━━ RECORDED DATA
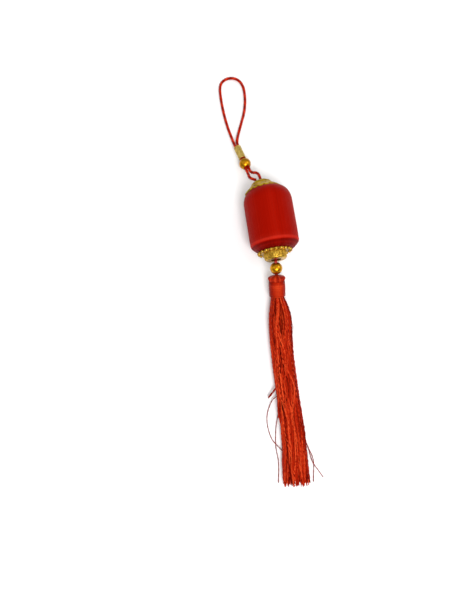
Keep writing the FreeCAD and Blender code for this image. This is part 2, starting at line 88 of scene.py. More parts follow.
# The hanging cord's route, from one exit at the dome's mouth round the loop to the other exit.
CORD_ROUTE = (
    (-0.00403, 0.10026, 0.01600),
    (-0.00785, 0.10256, 0.01400),
    (-0.00761, 0.10866, 0.00717),
    (-0.00856, 0.11287, 0.00630),
    (-0.01265, 0.13084, 0.00261),
    (-0.01360, 0.13505, 0.00174),
    (-0.01655, 0.15066, 0.00110),
    (-0.01755, 0.16716, 0.00110),
    (-0.01705, 0.18006, 0.00110),
    (-0.01205, 0.18446, 0.00110),
    (-0.00545, 0.18436, 0.00110),
    (-0.00085, 0.17966, 0.00110),
    (0.00015, 0.17116, 0.00110),
    (-0.00185, 0.15866, 0.00110),
    (-0.00675, 0.14746, 0.00110),
    (-0.01159, 0.13550, 0.00174),
    (-0.01064, 0.13129, 0.00261),
    (-0.00655, 0.11332, 0.00630),
    (-0.00560, 0.10911, 0.00717),
    (-0.00115, 0.10636, 0.01340),
    (-0.00113, 0.10026, 0.01600),
)

# The skirt's middle line and shape, from the barrel's middle: x, y, half width, half height, in metres.
SKIRT_STATIONS = (
    (-0.0032, -0.0620, 0.0077, 0.0052),
    (-0.0050, -0.0780, 0.0078, 0.0047),
    (-0.0062, -0.0970, 0.0077, 0.0043),
    (-0.0068, -0.1170, 0.0077, 0.0040),
    (-0.0074, -0.1400, 0.0079, 0.0037),
    (-0.0103, -0.1695, 0.0085, 0.0032),
)


BEAD_RADIUS = 0.0040
PAIR_BORE = 0.00213             # bore of the bead that the doubled cord passes through
TASSEL_BORE = 0.0012            # bore of the bead on the tassel's cord
BEAD_LIP = 0.05                 # radians, from a bead's mouth to the start of its round side
BEAD_LIP_DEPTH = 0.00012
SLEEVE_HALF = 0.0050
SLEEVE_RADIUS = 0.00236
SLEEVE_BORE = 0.00214
SLEEVE_BAND_PLACES = (0.0046, 0.0026, 0.0, -0.0026, -0.0046)
SLEEVE_BAND_WIDTH = 0.00028
SLEEVE_BAND_HEIGHT = 0.00020
STRAY_RADIUS = 0.00026
FINE_STRAY_RADIUS = 0.00013
TUFT_RADIUS = 0.00046
STRAY_TONE = 0.2
STRAND_STEPS = 104              # points along each of the tassel's threads


# ---- settings -----------------------------------------------------------------------------------
def length_setting(name, metres, description):
    return FloatProperty(name=name, description=description, default=metres,
                         min=0.0, unit="LENGTH", precision=5)


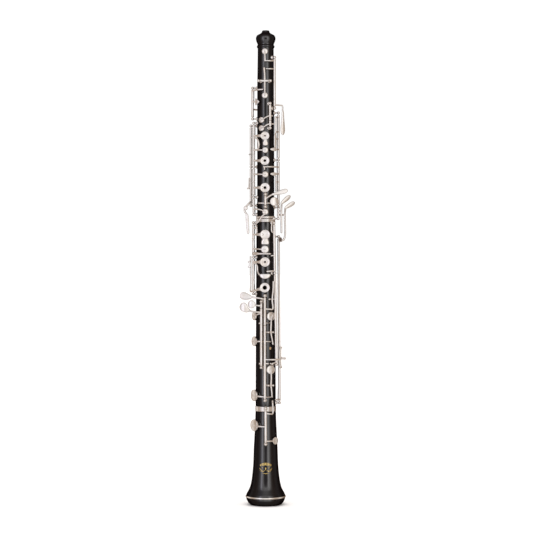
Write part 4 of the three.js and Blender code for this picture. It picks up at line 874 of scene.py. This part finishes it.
LOWER_SIDE = [(10.75, LOWER_TOP), (11, 358), (11, 353.95), (11.3, 353.95), (11.55, 353.7),
              (11.7, 340), (11.88, 310), (12.15, 262), (12.4, 200), (12.68, 135), (12.7, 124),
              (12.5, LOWER_BOTTOM)]
LOWER_TENON = [(9.3, LOWER_BOTTOM), (9.2, 121.4), (8.3, 121.4), (8.3, 107.8), (9.2, 107.8),
               (9.1, 106.1), (8.9, 105.6)]
LOWER_BORE = [(7.3, 105.6), (4.6, 340.2), (8.25, 340.2), (8.25, 357.9), (8.5, LOWER_TOP)]
BELL_SOCKET = [(11.75, BELL_TOP), (12, 123), (12, 116.7)]
BELL_SIDE = curve2(
    [(12.6, 116.7), (12.8, 116.2), (13.1, 108), (13.8, 93), (15, 70), (15.75, 50.3), (17, 36),
     (18.2, 28), (20.1, 20.8), (22.3, 16.4), (24.15, 12.9), (24.45, 11.9), (24.45, 11.35)])
BELL_EDGE = [(23.6, 11.3), (23.6, 8.7)] + curve2(
    [(24.35, 8.6), (24.1, 6.6), (23.2, 4.6), (21.9, 2.3), (20.4, 0.8), (18.4, 0)], 4) + [
    (16, 0), (15.55, 0.25)]
BELL_BORE = curve2(
    [(15.3, 1), (14.6, 5), (13.6, 11), (11.4, 26), (9.6, 48), (8.4, 76), (7.5, 104.25)], 4) + [
    (10.25, 104.25), (10.25, 123), (10.5, BELL_TOP)]


def chimneys_and_holes(body):
    """A raised seat under every cup on the body, and cutters for the tone holes."""
    adds, cuts = [], []
    for key in KEYS.values():
        if AXLES[key.axle].body != body:
            continue
        for cup in key.cups:
            x, y, z = cup.centre
            seat = math.hypot(x, y) - cup.gap - 0.55
            outer = cup.radius * 0.86
            place = placed((0, 0, z), (*cup.normal, 0), UP)
            adds.append(revolve(
                [(0, seat - 3.2), (outer + 0.5, seat - 3.2), (outer + 0.25, seat - 0.7),
                 (outer - 0.15, seat - 0.12), (outer - 0.5, seat), (0, seat)], 40, place))
            hole = min(cup.bore, outer - 1.1)
            cuts.append(revolve(
                [(0, 2.0), (hole * 0.8, 2.0), (hole, seat - 0.6), (hole + 0.35, seat - 0.15),
                 (hole + 0.4, seat + 1.0), (0, seat + 1.0)], 32, place))
    return adds, cuts


def wooden(name, body, profile):
    adds, cuts = chimneys_and_holes(body)
    piece(name, merge([revolve(profile, SEG)] + adds, cuts), WOOD, body, 32)


wooden("upper_joint_body", UPPER, CROWN + UPPER_SIDE + UPPER_TENON + UPPER_BORE)
wooden("lower_joint_body", LOWER, LOWER_SIDE + LOWER_TENON + LOWER_BORE)
wooden("bell_body", BELL, BELL_SOCKET + BELL_SIDE + BELL_EDGE + BELL_BORE)


def band(name, body, outer, inner, low, high, beads):
    """A metal ring with turned beads and shallow grooves between them."""
    profile = [(inner, low), (outer - 0.3, low), (outer - 0.08, low + 0.18)]
    height = high - low
    for i in range(beads):
        a, b = low + height * i / beads, low + height * (i + 1) / beads
        flank = 0.28 * (b - a)
        profile += [(outer - 0.34, a + 0.16), (outer - 0.06, a + flank), (outer, (a + b) / 2),
                    (outer - 0.06, b - flank), (outer - 0.34, b - 0.16)]
    profile += [(outer - 0.4, high), (inner, high)]
    piece(name, revolve(profile, SEG), TURNED, body, 40)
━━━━
### PROBLEM REQUIREMENTS
Write the data out again in full and exactly.

### FINISHED ANSWER
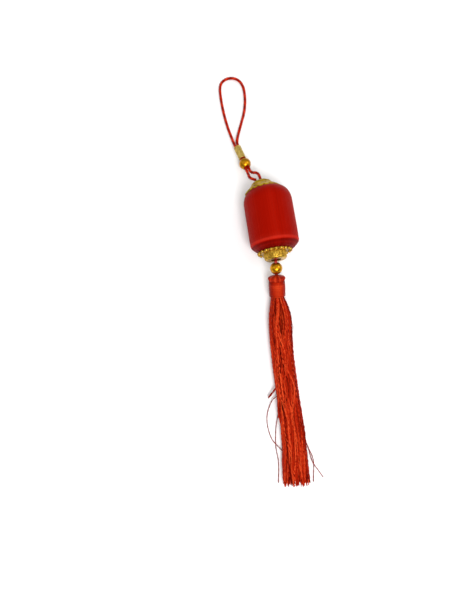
Keep writing the FreeCAD and Blender code for this image. This is part 2, starting at line 88 of scene.py. More parts follow.
# The hanging cord's route, from one exit at the dome's mouth round the loop to the other exit.
CORD_ROUTE = (
    (-0.00403, 0.10026, 0.01600),
    (-0.00785, 0.10256, 0.01400),
    (-0.00761, 0.10866, 0.00717),
    (-0.00856, 0.11287, 0.00630),
    (-0.01265, 0.13084, 0.00261),
    (-0.01360, 0.13505, 0.00174),
    (-0.01655, 0.15066, 0.00110),
    (-0.01755, 0.16716, 0.00110),
    (-0.01705, 0.18006, 0.00110),
    (-0.01205, 0.18446, 0.00110),
    (-0.00545, 0.18436, 0.00110),
    (-0.00085, 0.17966, 0.00110),
    (0.00015, 0.17116, 0.00110),
    (-0.00185, 0.15866, 0.00110),
    (-0.00675, 0.14746, 0.00110),
    (-0.01159, 0.13550, 0.00174),
    (-0.01064, 0.13129, 0.00261),
    (-0.00655, 0.11332, 0.00630),
    (-0.00560, 0.10911, 0.00717),
    (-0.00115, 0.10636, 0.01340),
    (-0.00113, 0.10026, 0.01600),
)

# The skirt's middle line and shape, from the barrel's middle: x, y, half width, half height, in metres.
SKIRT_STATIONS = (
    (-0.0032, -0.0620, 0.0077, 0.0052),
    (-0.0050, -0.0780, 0.0078, 0.0047),
    (-0.0062, -0.0970, 0.0077, 0.0043),
    (-0.0068, -0.1170, 0.0077, 0.0040),
    (-0.0074, -0.1400, 0.0079, 0.0037),
    (-0.0103, -0.1695, 0.0085, 0.0032),
)


BEAD_RADIUS = 0.0040
PAIR_BORE = 0.00213             # bore of the bead that the doubled cord passes through
TASSEL_BORE = 0.0012            # bore of the bead on the tassel's cord
BEAD_LIP = 0.05                 # radians, from a bead's mouth to the start of its round side
BEAD_LIP_DEPTH = 0.00012
SLEEVE_HALF = 0.0050
SLEEVE_RADIUS = 0.00236
SLEEVE_BORE = 0.00214
SLEEVE_BAND_PLACES = (0.0046, 0.0026, 0.0, -0.0026, -0.0046)
SLEEVE_BAND_WIDTH = 0.00028
SLEEVE_BAND_HEIGHT = 0.00020
STRAY_RADIUS = 0.00026
FINE_STRAY_RADIUS = 0.00013
TUFT_RADIUS = 0.00046
STRAY_TONE = 0.2
STRAND_STEPS = 104              # points along each of the tassel's threads


# ---- settings -----------------------------------------------------------------------------------
def length_setting(name, metres, description):
    return FloatProperty(name=name, description=description, default=metres,
                         min=0.0, unit="LENGTH", precision=5)


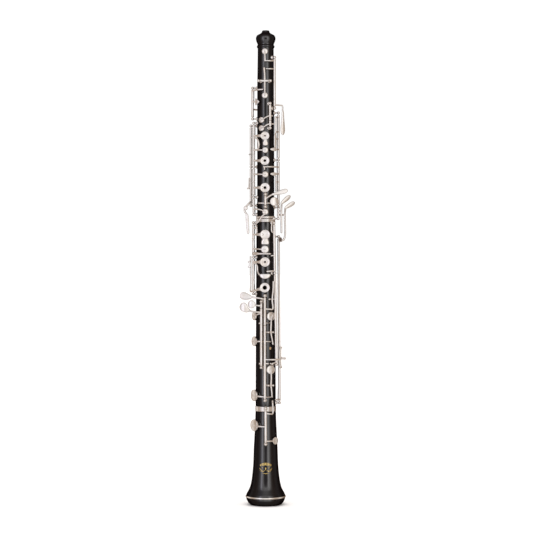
Write part 4 of the three.js and Blender code for this picture. It picks up at line 874 of scene.py. This part finishes it.
LOWER_SIDE = [(10.75, LOWER_TOP), (11, 358), (11, 353.95), (11.3, 353.95), (11.55, 353.7),
              (11.7, 340), (11.88, 310), (12.15, 262), (12.4, 200), (12.68, 135), (12.7, 124),
              (12.5, LOWER_BOTTOM)]
LOWER_TENON = [(9.3, LOWER_BOTTOM), (9.2, 121.4), (8.3, 121.4), (8.3, 107.8), (9.2, 107.8),
               (9.1, 106.1), (8.9, 105.6)]
LOWER_BORE = [(7.3, 105.6), (4.6, 340.2), (8.25, 340.2), (8.25, 357.9), (8.5, LOWER_TOP)]
BELL_SOCKET = [(11.75, BELL_TOP), (12, 123), (12, 116.7)]
BELL_SIDE = curve2(
    [(12.6, 116.7), (12.8, 116.2), (13.1, 108), (13.8, 93), (15, 70), (15.75, 50.3), (17, 36),
     (18.2, 28), (20.1, 20.8), (22.3, 16.4), (24.15, 12.9), (24.45, 11.9), (24.45, 11.35)])
BELL_EDGE = [(23.6, 11.3), (23.6, 8.7)] + curve2(
    [(24.35, 8.6), (24.1, 6.6), (23.2, 4.6), (21.9, 2.3), (20.4, 0.8), (18.4, 0)], 4) + [
    (16, 0), (15.55, 0.25)]
BELL_BORE = curve2(
    [(15.3, 1), (14.6, 5), (13.6, 11), (11.4, 26), (9.6, 48), (8.4, 76), (7.5, 104.25)], 4) + [
    (10.25, 104.25), (10.25, 123), (10.5, BELL_TOP)]


def chimneys_and_holes(body):
    """A raised seat under every cup on the body, and cutters for the tone holes."""
    adds, cuts = [], []
    for key in KEYS.values():
        if AXLES[key.axle].body != body:
            continue
        for cup in key.cups:
            x, y, z = cup.centre
            seat = math.hypot(x, y) - cup.gap - 0.55
            outer = cup.radius * 0.86
            place = placed((0, 0, z), (*cup.normal, 0), UP)
            adds.append(revolve(
                [(0, seat - 3.2), (outer + 0.5, seat - 3.2), (outer + 0.25, seat - 0.7),
                 (outer - 0.15, seat - 0.12), (outer - 0.5, seat), (0, seat)], 40, place))
            hole = min(cup.bore, outer - 1.1)
            cuts.append(revolve(
                [(0, 2.0), (hole * 0.8, 2.0), (hole, seat - 0.6), (hole + 0.35, seat - 0.15),
                 (hole + 0.4, seat + 1.0), (0, seat + 1.0)], 32, place))
    return adds, cuts


def wooden(name, body, profile):
    adds, cuts = chimneys_and_holes(body)
    piece(name, merge([revolve(profile, SEG)] + adds, cuts), WOOD, body, 32)


wooden("upper_joint_body", UPPER, CROWN + UPPER_SIDE + UPPER_TENON + UPPER_BORE)
wooden("lower_joint_body", LOWER, LOWER_SIDE + LOWER_TENON + LOWER_BORE)
wooden("bell_body", BELL, BELL_SOCKET + BELL_SIDE + BELL_EDGE + BELL_BORE)


def band(name, body, outer, inner, low, high, beads):
    """A metal ring with turned beads and shallow grooves between them."""
    profile = [(inner, low), (outer - 0.3, low), (outer - 0.08, low + 0.18)]
    height = high - low
    for i in range(beads):
        a, b = low + height * i / beads, low + height * (i + 1) / beads
        flank = 0.28 * (b - a)
        profile += [(outer - 0.34, a + 0.16), (outer - 0.06, a + flank), (outer, (a + b) / 2),
                    (outer - 0.06, b - flank), (outer - 0.34, b - 0.16)]
    profile += [(outer - 0.4, high), (inner, high)]
    piece(name, revolve(profile, SEG), TURNED, body, 40)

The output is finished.